Monday, August 17, 2015

Day 4 - Graz / Salzburg (Part 2)

The family of five left no stone unturned on the hill. I thought so because it was a long time before they returned. Our flu bug was having the upper hand and wearing us down by now. Schlossbergplatz was not short of tourists. A steady stream kept the pace so we had much to see seated as we were on the bench outside the tunnel leading to the elevator.

We were glad to see the five of them descending the 260 stone steps. Ms Walk-Faster was left far behind from the other four so she was the last to return. "Trouble with the knees", I whispered to my husband.

Standing by the fountain in the middle of Schlossbergplatz with the 260 steps behind us, we wondered if we should walk to the left or the right. Across from us was the passage we came from this morning. 

Mr Seventeen looked at his IPad and led us towards the Holy Trinity Church on the right and beyond. After a few hundred meters, he paused.

"There's nothing to see here. Let's go the other way."
Schlossbergplatz

The "other way" was the narrow street to the left from the fountain at Schlossbergplatz. It was lined with interesting buildings on both sides.

HAUPTPLATZ (MAIN SQUARE)

Suddenly, we came upon a rapturous sight in an open space in front of the City Hall. (Rathaus). Built in 1878, the main square was pretty much a "happening" place. It is the hub link to the major streets. A live band was beating up some buoyant tune. Hey! I know that tune. It's the "Norwegian Cuckoo Bird song".
Hauptplatz 
Rathaus (City Hall)
Archduke Johann fountain
 Four female figures around him symbolize the rivers Mur, Enns, Drava and Sann
Farmer's Market
Promoting pine wood
Live Band
Swarovski
facing Hauptplatz
Landeszeughaus Armoury
weaponry, artifact
The walls between two different building blocks were narrow passages which connects the back of the building (and beyond) to the front. Archways with intricate carvings (like the one above) marked the entrance.

LANDHAUS COURTYARD

Entering one of these archways (I knew not which),  Tweedle-Dum led us through a maze of narrow passages until we arrived at an open courtyard packed with tourists looking up at the facade. At this point, bells were ringing.

Landhaus Courtyard
Landhaus Courtyard



"Nothing here," Tweedle-Dum exclaimed before leading us out of this maze of passages back to Hauptplatz.

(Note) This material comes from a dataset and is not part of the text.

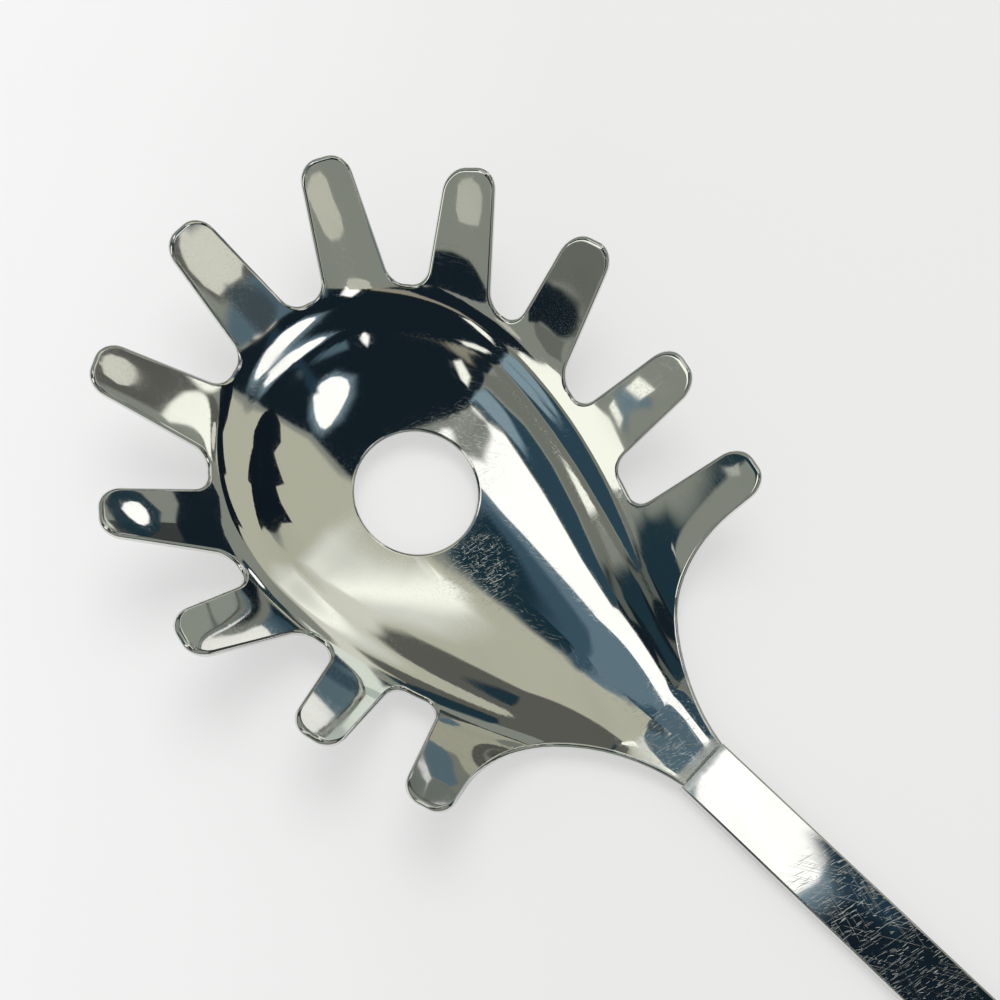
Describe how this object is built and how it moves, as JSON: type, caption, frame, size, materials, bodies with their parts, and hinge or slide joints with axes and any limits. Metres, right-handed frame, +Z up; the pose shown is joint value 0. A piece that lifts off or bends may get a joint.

At this point, I might add that I felt like one of the children following the Pied Piper of Hamelin to obscurity. We do not know where we were going except to follow wherever that took us. Entering another archway directly opposite a bus stand at Hauptplatz, we walked into a narrow passage between the walls of two separate blocks of building to appear at an open space (Mehlplatz) which connected us to a narrow street.
Passage between building
Storm drains
Mehlplatz
Turning right here, Tweedle-Dum led us past a narrow street into Glockenspielplatz.

Tourists from all over visited Carillon Glockenspiel Graz to witness the famous carillon which came to life daily with a song and a rotating wood carved couple at 11 am, 3 pm and 6 pm.

The dancing figures are in traditional costume. They have been turning to the sound of the chimes for almost 100 years.

We were late by 10 minutes so we missed the 11 am song and dance.

I'd hoped that we could hang around for the 3 pm performance but we had to leave for Salzburg so ...
Glockenspielplatz
Back at Hauptplatz, Ms Walk-Faster wanted to check out the Swarovski outlet so they went that a- way. We chose an outdoor table under a canopy next to the tram lines at the Gina Pizzaria and ordered some hot tea and a large pizza. The pizza was mediocre but we weren't hungry. We just needed some place to rest. Smokers around us puffed their lungs away.. The Herrengasse (street outside the cafe restaurant) was busy with shoppers, students and tourists. Church bells were ringing at short intervals. The live band at the Hauptplatz gave a certain revelry to the occasion. There can be no rest when you are right smack in the midst of such a hullabaloo .

It was pleasant sitting under the sun by the side of the street  watching the world go by. Trams came and go. Leashed dogs and their handler walked unhurriedly towards the Herrengasse (street) unperturbed by the hustle and bustle of the Hauptplatz (main square with the Farmer's Market). Young people (probably students) looked at their watches as they waited impatiently for the trams. The elderly sat on benches at the tram stand, some dozing off despite the noise.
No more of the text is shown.